In a large-scale edition project that makes cuneiform texts of all kinds accessible in their historical setting, the reconstruction of knowledge horizons and “Lebenswelten” is also reflected in the practices of translation. Conversely, the translation, and thus primarily the lexicon, offer an important starting point for exploring and studying facets of ancient Mesopotamian life experiences and knowledge networks.
A Conceptual Framework for a 25-Years Project
Text does not speak by itself; rather, its meaning arises from linguistic, pragmatic, institutional, and historical contexts, which the specialized philologist has internalized through constant practice. In the case of cuneiform, this fact typically prevents non-specialists from reading and understanding a text, even when offered in translation. A core goal of the discipline of cuneiform studies must therefore be to make data and research results accessible to other fields of research and, by extension, to the general public. Our CIAC project is designed to contribute decisively to this end. The philological editorial work has been placed in a theoretically founded frame (see Fig. 1): against the backdrop of the Theory of Social Practices, various concepts and approaches can be fruitfully combined, such as the concepts of the historical locatedness of specific knowledge of practice and of habitus for the description of social practices, as well as artefact theories in archaeology, and in linguistics, the semantic theory based on verbal usage, linguistic pragmatics and the knowledge-structuring role of text types.
Within this theoretical framework, the project will advance further the best philological methods of cuneiform languages (see Fig. 2). In addition to decipherment and translation, the edition of an individual cuneiform text should include a discussion of the palaeographic, grammatical and lexical peculiarities, as well as an analysis of the artefact’s materiality and the historical, social and institutional contexts of its creation, use and deposition. In turn, each text contributes to the reconstruction of the usage of language and writing, thus verbal action, and the “Lebenswelten” of ancient Mesopotamia.
By taking its departure from a theory of social practices as applied to cuneiform artefacts, the project’s data compilation protocol seeks to interconnect the individual research steps in a way that stimulates team-led work. This requires collaboration on a digital online platform that facilitates all elements of the editing process. By consciously articulating the conceptual underpinnings of the project and by building them into the infrastructure of the digital platform, the team members share a common methodological context.
Key Research Questions
Reconstructing the material, social and linguistic foundations of the production of cuneiform texts represents the main goal of the project. Why were exactly these words used in a letter, and how would that content be phrased in a comparable context elsewhere in ancient Iraq, at another time? What glimpses on the contemporary world can administrative or private documents provide? What unites a set of literary texts that were found together, forming a particular “library”? Such questions will emerge anew with each archaeological site, with each text genre represented there, with each individual cuneiform artefact. In a more systematic way, such questions can be listed as follows:
- Where in Iraq, at which times, were which cuneiform texts written?

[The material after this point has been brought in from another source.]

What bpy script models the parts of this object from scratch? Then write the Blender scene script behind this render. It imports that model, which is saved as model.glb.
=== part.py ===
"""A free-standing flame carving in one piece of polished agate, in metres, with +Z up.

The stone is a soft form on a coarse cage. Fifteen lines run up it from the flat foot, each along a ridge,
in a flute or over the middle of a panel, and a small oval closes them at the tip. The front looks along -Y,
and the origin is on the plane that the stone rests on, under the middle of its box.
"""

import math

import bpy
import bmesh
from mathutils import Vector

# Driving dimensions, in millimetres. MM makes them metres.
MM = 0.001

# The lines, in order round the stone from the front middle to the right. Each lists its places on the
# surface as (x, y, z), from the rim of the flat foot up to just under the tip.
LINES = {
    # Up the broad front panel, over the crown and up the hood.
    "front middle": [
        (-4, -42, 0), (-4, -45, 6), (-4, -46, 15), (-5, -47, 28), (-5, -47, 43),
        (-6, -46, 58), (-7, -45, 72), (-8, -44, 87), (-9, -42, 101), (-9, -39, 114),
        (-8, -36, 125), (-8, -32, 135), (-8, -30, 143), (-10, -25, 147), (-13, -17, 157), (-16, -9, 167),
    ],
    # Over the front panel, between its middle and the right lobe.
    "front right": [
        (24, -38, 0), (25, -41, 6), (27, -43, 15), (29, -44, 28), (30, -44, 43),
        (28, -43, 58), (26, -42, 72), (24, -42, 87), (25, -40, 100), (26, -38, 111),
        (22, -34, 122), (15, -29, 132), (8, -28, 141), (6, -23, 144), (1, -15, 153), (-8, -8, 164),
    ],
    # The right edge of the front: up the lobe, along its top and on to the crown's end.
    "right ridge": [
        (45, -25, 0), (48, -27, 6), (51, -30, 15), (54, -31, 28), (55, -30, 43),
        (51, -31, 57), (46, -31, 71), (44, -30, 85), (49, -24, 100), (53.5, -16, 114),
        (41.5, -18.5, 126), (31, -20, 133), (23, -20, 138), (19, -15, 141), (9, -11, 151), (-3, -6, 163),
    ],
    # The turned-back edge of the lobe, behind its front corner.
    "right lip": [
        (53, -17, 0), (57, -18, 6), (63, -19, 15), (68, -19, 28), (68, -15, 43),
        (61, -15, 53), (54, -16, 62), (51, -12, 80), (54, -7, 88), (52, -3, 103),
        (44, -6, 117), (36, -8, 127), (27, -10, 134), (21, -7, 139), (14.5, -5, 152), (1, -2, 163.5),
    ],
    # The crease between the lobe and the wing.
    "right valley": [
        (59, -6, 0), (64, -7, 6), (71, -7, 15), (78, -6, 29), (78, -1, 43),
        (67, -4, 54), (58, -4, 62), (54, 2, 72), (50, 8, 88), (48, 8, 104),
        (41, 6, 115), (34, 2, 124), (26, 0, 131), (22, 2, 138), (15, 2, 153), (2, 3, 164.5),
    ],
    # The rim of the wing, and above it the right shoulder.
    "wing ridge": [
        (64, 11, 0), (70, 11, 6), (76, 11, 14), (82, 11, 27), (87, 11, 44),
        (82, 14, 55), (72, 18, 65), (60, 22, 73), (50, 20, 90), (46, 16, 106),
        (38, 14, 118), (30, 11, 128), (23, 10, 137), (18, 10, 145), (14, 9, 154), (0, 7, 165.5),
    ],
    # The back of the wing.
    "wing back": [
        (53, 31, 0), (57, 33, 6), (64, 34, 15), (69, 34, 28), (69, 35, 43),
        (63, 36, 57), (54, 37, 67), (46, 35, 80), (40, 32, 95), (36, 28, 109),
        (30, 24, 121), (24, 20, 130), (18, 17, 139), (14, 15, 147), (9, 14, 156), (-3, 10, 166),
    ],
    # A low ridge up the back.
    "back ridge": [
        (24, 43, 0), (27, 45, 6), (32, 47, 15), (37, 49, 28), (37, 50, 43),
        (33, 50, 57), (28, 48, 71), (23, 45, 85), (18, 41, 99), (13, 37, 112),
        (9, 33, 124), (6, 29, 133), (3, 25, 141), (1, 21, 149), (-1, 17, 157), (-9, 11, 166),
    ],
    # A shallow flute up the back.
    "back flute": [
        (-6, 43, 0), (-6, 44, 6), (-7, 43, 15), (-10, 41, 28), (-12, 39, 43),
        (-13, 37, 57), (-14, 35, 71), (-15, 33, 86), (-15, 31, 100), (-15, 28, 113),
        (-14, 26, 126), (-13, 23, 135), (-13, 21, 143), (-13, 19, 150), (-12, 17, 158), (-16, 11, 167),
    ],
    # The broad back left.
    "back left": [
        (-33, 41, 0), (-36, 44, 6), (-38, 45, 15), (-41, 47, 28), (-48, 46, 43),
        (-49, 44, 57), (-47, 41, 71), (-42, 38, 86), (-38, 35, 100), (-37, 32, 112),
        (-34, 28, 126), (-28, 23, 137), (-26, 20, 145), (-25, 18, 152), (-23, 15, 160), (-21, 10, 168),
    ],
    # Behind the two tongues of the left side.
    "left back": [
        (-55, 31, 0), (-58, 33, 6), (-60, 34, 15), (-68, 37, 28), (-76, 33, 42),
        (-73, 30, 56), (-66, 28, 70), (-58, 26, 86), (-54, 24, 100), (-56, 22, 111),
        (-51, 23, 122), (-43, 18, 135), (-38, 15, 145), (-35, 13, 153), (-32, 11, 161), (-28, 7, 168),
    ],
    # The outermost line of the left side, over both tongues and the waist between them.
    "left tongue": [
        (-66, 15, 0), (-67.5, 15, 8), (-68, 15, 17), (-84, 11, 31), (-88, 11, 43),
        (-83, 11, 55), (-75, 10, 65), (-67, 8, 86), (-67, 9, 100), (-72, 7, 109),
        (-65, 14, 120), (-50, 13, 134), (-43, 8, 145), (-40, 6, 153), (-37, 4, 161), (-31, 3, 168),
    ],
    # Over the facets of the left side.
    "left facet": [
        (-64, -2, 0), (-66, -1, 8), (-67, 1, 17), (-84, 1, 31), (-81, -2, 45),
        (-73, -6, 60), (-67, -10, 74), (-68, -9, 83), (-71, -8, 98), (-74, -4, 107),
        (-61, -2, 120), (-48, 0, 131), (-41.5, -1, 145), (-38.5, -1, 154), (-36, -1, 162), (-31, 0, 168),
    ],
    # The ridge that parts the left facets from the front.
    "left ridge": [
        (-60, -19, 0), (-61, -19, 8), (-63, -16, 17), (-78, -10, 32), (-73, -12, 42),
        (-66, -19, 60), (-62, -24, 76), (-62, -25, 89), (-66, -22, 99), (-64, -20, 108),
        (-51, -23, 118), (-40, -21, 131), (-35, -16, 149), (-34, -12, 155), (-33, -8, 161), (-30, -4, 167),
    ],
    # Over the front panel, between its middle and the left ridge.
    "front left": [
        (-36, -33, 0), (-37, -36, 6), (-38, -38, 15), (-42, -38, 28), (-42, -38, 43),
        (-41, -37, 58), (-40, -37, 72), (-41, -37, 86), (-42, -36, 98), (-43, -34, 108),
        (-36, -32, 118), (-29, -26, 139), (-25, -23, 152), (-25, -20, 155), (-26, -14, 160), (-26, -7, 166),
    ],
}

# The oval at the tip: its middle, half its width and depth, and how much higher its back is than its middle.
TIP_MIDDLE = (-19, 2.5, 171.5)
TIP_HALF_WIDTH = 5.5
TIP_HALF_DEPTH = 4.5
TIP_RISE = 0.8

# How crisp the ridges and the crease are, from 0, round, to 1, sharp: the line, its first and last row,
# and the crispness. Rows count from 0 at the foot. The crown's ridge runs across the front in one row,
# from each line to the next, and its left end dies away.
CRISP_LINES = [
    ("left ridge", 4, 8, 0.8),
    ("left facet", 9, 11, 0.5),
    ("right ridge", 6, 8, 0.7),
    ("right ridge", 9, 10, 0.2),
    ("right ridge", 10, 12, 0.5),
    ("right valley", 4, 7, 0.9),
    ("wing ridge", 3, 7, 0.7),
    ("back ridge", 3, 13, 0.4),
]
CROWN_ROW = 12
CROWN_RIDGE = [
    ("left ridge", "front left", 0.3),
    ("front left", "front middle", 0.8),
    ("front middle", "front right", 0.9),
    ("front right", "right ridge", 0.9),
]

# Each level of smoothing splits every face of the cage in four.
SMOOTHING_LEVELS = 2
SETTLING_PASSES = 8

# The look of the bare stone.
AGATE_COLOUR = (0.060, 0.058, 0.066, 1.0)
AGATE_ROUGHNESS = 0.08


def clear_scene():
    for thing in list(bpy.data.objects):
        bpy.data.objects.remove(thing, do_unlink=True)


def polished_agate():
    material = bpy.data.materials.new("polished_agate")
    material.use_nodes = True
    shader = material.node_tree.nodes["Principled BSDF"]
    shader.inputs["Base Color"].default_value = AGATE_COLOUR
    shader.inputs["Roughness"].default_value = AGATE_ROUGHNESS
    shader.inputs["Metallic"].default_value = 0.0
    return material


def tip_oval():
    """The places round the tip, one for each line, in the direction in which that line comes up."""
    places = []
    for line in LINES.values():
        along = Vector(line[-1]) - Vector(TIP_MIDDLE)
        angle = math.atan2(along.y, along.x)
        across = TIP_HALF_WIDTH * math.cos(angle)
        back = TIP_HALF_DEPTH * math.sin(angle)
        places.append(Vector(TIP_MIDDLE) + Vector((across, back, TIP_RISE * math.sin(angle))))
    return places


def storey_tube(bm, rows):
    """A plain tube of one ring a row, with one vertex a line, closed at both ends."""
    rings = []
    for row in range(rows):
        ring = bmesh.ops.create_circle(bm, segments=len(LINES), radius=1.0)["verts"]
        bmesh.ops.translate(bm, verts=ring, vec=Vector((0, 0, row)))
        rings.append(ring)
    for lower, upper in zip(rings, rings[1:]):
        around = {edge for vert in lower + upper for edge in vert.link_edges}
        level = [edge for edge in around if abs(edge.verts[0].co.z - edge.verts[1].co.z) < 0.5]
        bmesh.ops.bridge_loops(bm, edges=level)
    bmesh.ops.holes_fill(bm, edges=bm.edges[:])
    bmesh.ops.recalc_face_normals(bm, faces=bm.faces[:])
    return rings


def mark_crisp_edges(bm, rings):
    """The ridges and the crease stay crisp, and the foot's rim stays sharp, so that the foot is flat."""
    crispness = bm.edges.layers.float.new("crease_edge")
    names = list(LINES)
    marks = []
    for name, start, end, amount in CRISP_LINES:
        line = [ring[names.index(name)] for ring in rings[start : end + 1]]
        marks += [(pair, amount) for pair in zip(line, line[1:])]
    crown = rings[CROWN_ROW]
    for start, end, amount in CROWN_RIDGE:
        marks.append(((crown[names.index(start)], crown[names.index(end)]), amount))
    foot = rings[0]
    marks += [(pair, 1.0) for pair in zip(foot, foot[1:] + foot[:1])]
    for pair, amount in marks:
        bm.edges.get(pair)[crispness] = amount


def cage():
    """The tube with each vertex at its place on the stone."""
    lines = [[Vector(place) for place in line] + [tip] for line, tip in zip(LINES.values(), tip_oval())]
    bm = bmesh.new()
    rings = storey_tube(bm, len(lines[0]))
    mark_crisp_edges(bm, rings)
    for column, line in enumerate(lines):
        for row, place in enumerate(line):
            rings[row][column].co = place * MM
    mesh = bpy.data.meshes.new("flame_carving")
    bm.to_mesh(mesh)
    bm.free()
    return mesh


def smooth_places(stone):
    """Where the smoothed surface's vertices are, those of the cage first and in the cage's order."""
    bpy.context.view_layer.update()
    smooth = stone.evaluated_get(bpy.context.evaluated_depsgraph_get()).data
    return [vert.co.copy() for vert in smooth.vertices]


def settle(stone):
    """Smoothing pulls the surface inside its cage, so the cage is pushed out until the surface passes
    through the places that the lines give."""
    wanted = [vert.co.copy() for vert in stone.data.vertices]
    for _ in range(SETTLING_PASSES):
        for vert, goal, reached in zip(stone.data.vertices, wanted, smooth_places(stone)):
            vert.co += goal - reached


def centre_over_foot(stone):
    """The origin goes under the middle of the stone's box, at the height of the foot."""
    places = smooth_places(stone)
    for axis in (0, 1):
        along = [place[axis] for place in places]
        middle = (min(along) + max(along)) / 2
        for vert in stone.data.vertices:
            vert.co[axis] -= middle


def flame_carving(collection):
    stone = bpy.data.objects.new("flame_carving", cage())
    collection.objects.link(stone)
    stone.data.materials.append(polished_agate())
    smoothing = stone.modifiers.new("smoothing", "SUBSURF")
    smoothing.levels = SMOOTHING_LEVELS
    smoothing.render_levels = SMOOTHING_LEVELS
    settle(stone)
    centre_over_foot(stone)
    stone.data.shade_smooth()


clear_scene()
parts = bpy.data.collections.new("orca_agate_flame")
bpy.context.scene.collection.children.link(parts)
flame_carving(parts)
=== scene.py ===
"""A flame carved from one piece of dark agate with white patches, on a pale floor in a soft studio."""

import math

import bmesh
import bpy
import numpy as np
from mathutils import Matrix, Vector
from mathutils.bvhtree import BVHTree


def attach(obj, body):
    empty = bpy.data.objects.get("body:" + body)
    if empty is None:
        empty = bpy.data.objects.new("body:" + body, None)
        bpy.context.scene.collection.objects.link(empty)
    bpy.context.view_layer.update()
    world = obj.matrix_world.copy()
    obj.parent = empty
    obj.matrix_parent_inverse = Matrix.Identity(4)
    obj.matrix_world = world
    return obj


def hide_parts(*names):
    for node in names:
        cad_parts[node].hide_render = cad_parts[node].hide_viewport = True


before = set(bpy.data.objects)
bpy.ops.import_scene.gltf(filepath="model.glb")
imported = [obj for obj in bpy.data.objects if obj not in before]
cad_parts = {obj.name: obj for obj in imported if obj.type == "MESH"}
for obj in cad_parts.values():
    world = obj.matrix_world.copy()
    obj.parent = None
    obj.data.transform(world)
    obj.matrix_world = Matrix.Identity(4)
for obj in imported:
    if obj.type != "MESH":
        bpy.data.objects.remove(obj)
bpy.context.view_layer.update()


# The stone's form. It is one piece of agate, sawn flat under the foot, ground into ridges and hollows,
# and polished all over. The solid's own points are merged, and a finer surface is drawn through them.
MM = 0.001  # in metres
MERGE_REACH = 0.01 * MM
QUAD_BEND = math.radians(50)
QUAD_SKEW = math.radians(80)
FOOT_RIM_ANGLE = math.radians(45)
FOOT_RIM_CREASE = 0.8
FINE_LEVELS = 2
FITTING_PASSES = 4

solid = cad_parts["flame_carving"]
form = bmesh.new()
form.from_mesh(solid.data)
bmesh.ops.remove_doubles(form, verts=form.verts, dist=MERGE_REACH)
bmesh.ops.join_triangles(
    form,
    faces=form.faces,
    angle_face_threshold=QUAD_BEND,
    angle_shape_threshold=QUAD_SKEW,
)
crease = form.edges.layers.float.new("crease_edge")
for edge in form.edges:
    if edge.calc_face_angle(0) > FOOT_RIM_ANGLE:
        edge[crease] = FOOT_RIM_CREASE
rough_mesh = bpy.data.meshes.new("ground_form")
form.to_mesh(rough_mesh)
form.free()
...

- Which media and genres were used by the people who produced cuneiform texts?
- Which linguistic expressions were considered appropriate in which textual contexts?
- How did concrete historical situations shape text production?

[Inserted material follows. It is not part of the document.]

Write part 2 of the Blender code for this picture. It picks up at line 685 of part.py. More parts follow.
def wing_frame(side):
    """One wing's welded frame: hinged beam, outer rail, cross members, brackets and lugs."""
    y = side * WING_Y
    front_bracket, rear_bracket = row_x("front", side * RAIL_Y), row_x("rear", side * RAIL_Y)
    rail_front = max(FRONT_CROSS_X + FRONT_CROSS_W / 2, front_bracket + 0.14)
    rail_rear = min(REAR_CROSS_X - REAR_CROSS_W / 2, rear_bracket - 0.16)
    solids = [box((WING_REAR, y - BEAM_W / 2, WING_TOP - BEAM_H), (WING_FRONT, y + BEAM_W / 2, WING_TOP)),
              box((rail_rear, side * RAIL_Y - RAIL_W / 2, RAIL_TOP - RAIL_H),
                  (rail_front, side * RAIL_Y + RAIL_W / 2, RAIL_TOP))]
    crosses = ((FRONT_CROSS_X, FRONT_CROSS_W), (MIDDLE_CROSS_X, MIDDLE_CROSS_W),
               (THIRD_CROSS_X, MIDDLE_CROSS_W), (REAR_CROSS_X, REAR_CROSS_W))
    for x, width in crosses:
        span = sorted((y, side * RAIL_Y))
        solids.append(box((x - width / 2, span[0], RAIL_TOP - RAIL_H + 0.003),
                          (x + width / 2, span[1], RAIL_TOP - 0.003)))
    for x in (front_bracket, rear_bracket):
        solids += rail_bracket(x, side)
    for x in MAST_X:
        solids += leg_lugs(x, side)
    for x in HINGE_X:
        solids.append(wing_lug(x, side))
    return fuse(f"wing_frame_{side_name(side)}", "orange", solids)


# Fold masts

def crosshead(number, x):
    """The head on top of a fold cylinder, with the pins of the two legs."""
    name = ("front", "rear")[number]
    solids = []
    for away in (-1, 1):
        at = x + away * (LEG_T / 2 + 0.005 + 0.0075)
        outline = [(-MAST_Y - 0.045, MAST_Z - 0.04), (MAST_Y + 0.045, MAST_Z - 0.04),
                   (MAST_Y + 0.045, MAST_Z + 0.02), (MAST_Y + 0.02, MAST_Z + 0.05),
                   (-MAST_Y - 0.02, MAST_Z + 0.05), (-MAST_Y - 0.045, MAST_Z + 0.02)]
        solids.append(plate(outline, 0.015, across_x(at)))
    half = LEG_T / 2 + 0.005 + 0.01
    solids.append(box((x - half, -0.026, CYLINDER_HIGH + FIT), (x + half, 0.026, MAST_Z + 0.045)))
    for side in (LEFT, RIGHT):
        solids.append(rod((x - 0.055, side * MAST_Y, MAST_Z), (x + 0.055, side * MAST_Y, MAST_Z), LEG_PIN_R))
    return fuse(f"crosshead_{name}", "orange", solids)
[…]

- How does the ancient Mesopotamian world manifest itself in the cuneiform texts?
Research Goals
The project is dedicated to digitally re-editing the approximately 17 000 texts from all periods of cuneiform culture kept in the Iraq Museum that have already been published in any form (as photograph or line drawing, with or without transliteration or translation), applying modern standards to their documentation, edition and annotation. The potential of the Iraq Museum’s rich cuneiform documentation is yet to be fully exploited.
A contextual approach is deemed crucial for providing reliable and easy access to the complex data: for historians and archaeologists, but also any other interested parties worldwide, including local Iraqi authorities, schools, cultural heritage specialists, journalists, and tour guides. The project addresses the needs of these diverse users when preparing its data and making it accessible, and thus contributes to disseminating knowledge about the early cultures of Iraq. The project’s digital environment is designed to allow interested parties easy and full access to all data while enabling the project team to keep text editions, meta-data and tools updated. The project has five interlocking research goals:
- To produce editions of all known artefacts from the Iraq Museum according to the most up-to-date Assyriological standards, with transliteration (sign-by-sign representation in Latin script), lemmatisation (grammatical and lexical tagging), and English translation, which will make this cultural heritage accessible to specialists and the wider public alike.

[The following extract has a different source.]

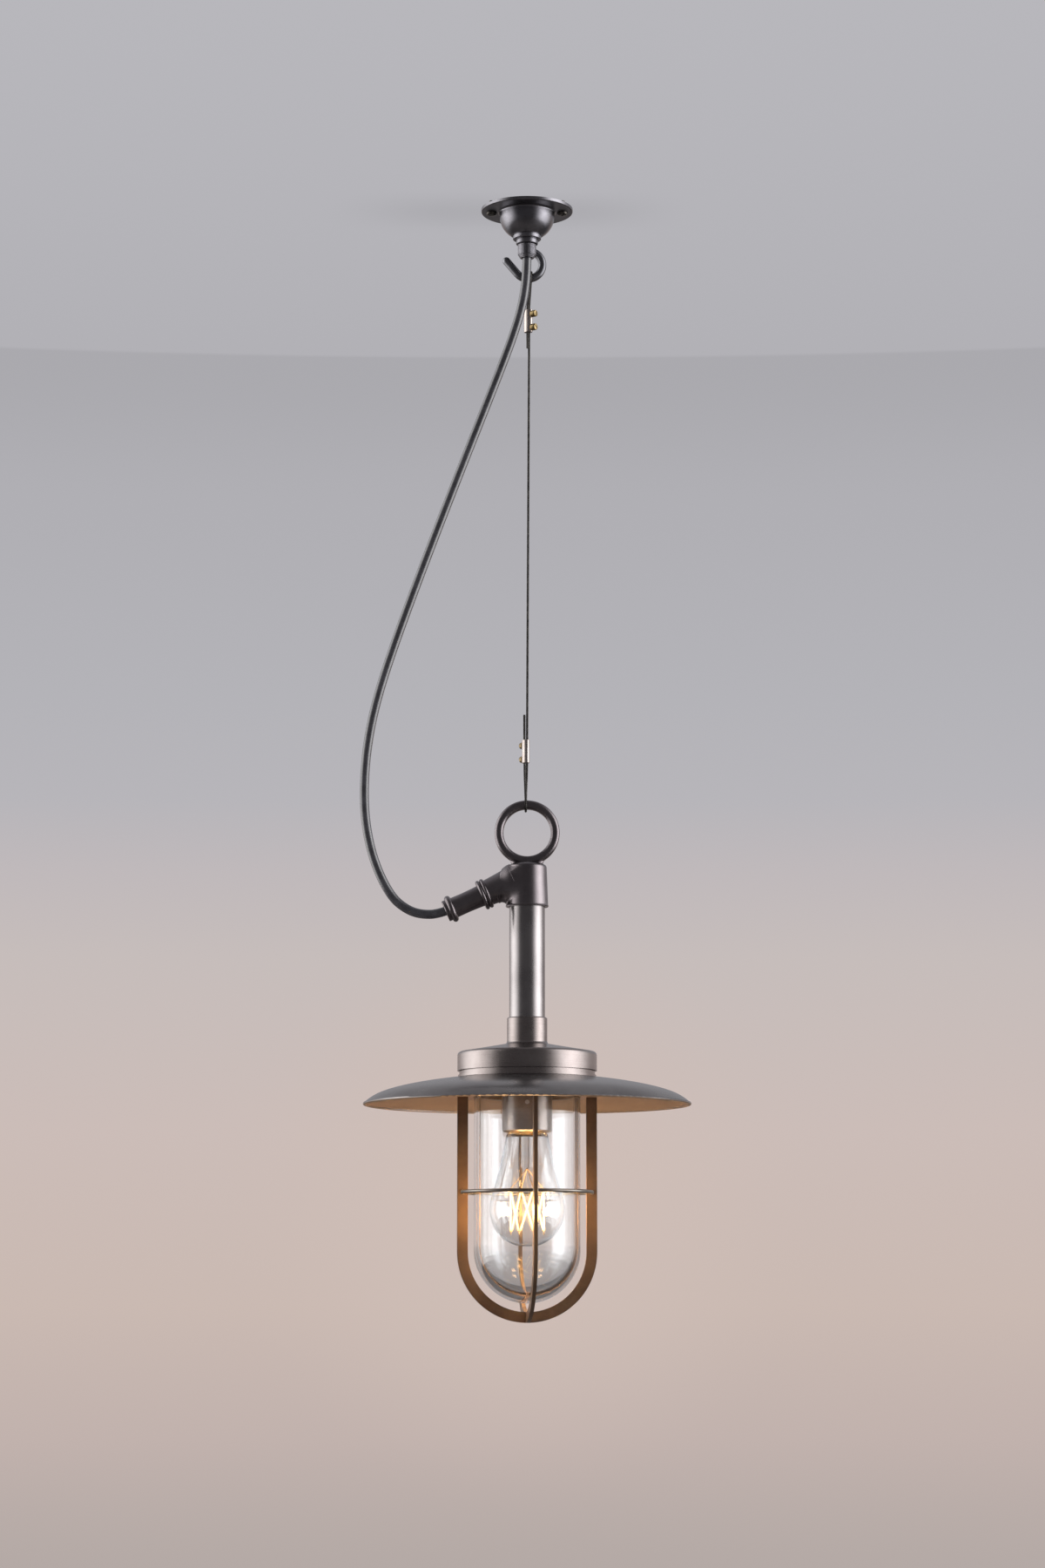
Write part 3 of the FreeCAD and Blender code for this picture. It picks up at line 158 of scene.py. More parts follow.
metalLooks = {
    "agedBrass": {"dark": (0.15, 0.132, 0.140), "light": (0.205, 0.185, 0.193), "rough": 0.30,
                  "spread": 0.10, "cloud": 38, "lines": "none", "bump": 0.012},
    "turnedBrass": {"dark": (0.215, 0.186, 0.18), "light": (0.30, 0.268, 0.26), "rough": 0.28,
                    "spread": 0.12, "cloud": 30, "lines": "round", "bump": 0.03},
    "tubeBrass": {"dark": (0.225, 0.209, 0.211), "light": (0.305, 0.287, 0.289), "rough": 0.27,
                  "spread": 0.12, "cloud": 26, "lines": "along", "bump": 0.03},
    "visorBrass": {"dark": (0.187, 0.174, 0.171), "light": (0.268, 0.253, 0.247), "rough": 0.26,
                   "spread": 0.12, "cloud": 22, "lines": "round", "bump": 0.03, "dullUnderSideWithPaintedGlow": dullUnderSideWithPaintedGlow},
    "roseBrass": {"dark": (0.135, 0.132, 0.146), "light": (0.217, 0.212, 0.232), "rough": 0.30,
                  "spread": 0.14, "cloud": 60, "lines": "none", "bump": 0.025},
    "guardBrass": {"dark": (0.078, 0.05, 0.035), "light": (0.135, 0.088, 0.058), "rough": 0.42, "metal": 0.6,
                   "spread": 0.16, "cloud": 45, "lines": "none", "bump": 0.04, "ribPaintedGlowAndBackDark": guardPaintedGlowAndBackDark},
    "hoopBrass": {"dark": (0.16, 0.145, 0.13), "light": (0.28, 0.255, 0.23), "rough": 0.33,
                  "spread": 0.14, "cloud": 70, "lines": "none", "bump": 0.06},
    "holderBrass": {"dark": (0.19, 0.163, 0.150), "light": (0.28, 0.243, 0.225), "rough": 0.32,
                    "spread": 0.10, "cloud": 50, "lines": "round", "bump": 0.04},
    "brightBrass": {"dark": (0.68, 0.47, 0.18), "light": (0.86, 0.64, 0.29), "rough": 0.22,
                    "spread": 0.12, "cloud": 160, "lines": "none", "bump": 0.04},
    "clampBrass": {"dark": (0.22, 0.16, 0.075), "light": (0.42, 0.315, 0.16), "rough": 0.24,
                   "spread": 0.12, "cloud": 160, "lines": "none", "bump": 0.03},
    "wornScrew": {"dark": (0.05, 0.046, 0.042), "light": (0.13, 0.12, 0.108), "rough": 0.34,
                  "spread": 0.14, "cloud": 200, "lines": "none", "bump": 0.06},
    "nickelBrass": {"dark": (0.40, 0.35, 0.325), "light": (0.50, 0.45, 0.42), "rough": 0.34,
                    "spread": 0.14, "cloud": 120, "lines": "none", "bump": 0.05},
    "dullSteel": {"dark": (0.122, 0.123, 0.134), "light": (0.19, 0.19, 0.207), "rough": 0.32,
                  "spread": 0.10, "cloud": 90, "lines": "none", "bump": 0.025},
    "ropeSteel": {"dark": (0.03, 0.028, 0.027), "light": (0.085, 0.08, 0.075), "rough": 0.48,
                  "spread": 0.14, "cloud": 160, "lines": "none", "bump": 0.04},
    "zincSteel": {"dark": (0.5, 0.5, 0.49), "light": (0.66, 0.66, 0.64), "rough": 0.33,
                  "spread": 0.12, "cloud": 90, "lines": "none", "bump": 0.04},
    "leadWire": {"dark": (0.62, 0.42, 0.2), "light": (0.8, 0.58, 0.32), "rough": 0.28,
                 "spread": 0.08, "cloud": 300, "lines": "none", "bump": 0.02},
    "silverBraze": {"dark": (0.46, 0.41, 0.34), "light": (0.74, 0.69, 0.60), "rough": 0.42,
                    "spread": 0.2, "cloud": 420, "lines": "none", "bump": 0.2},
    "solder": {"dark": (0.5, 0.5, 0.48), "light": (0.68, 0.68, 0.65), "rough": 0.38,
               "spread": 0.1, "cloud": 300, "lines": "none", "bump": 0.05},
}
# Noises are given as scale, detail and roughness; the scale of the clouds is each metal's own.
metalGrain = {
    "cloud": (6.0, 0.62), "speck": (1100, 3.0, 0.6), "lines": (900, 2.0, 0.7), "drawn": (1.0, 1.0, 0.03),
    "cloudShare": 0.82, "lineShare": 0.18, "patina": (0.34, 0.68), "lineGloss": 0.03,
    "cloudHeight": 0.35, "lineHeight": 0.65, "depth": 0.0004,
}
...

- To document and preserve these artefacts for future generations using cutting edge conservation and imaging techniques and sustainable data management.
- To fully contextualise (historically, socially, institutionally) these artefacts and the associated writing, reading, storing and discarding practices within a common conceptual research framework, drawing on information available for each artefacts’s archaeological context and material attributes.
- To shape the future of the discipline by nurturing the next generations of scholars. In addition, the initiative will facilitate the international dissemination of research by junior Iraqi scholars by supporting these scholars in the publication of cuneiform texts from the Iraq Museum.
- To develop a pioneering digital platform to perform this work and host the resultant data, and to make it accessible to specialists and to the wider public.
By assembling specialists for all periods and genres of cuneiform writing, CAIC will integrate specialised strands of cuneiform philology within a shared research framework and promote a holistic approach to Ancient Near Eastern studies. Furthermore, the focus on the artefacts’ materiality and contexts will produce data and results that are attractive to historians, archaeologists and scientists from related disciplines.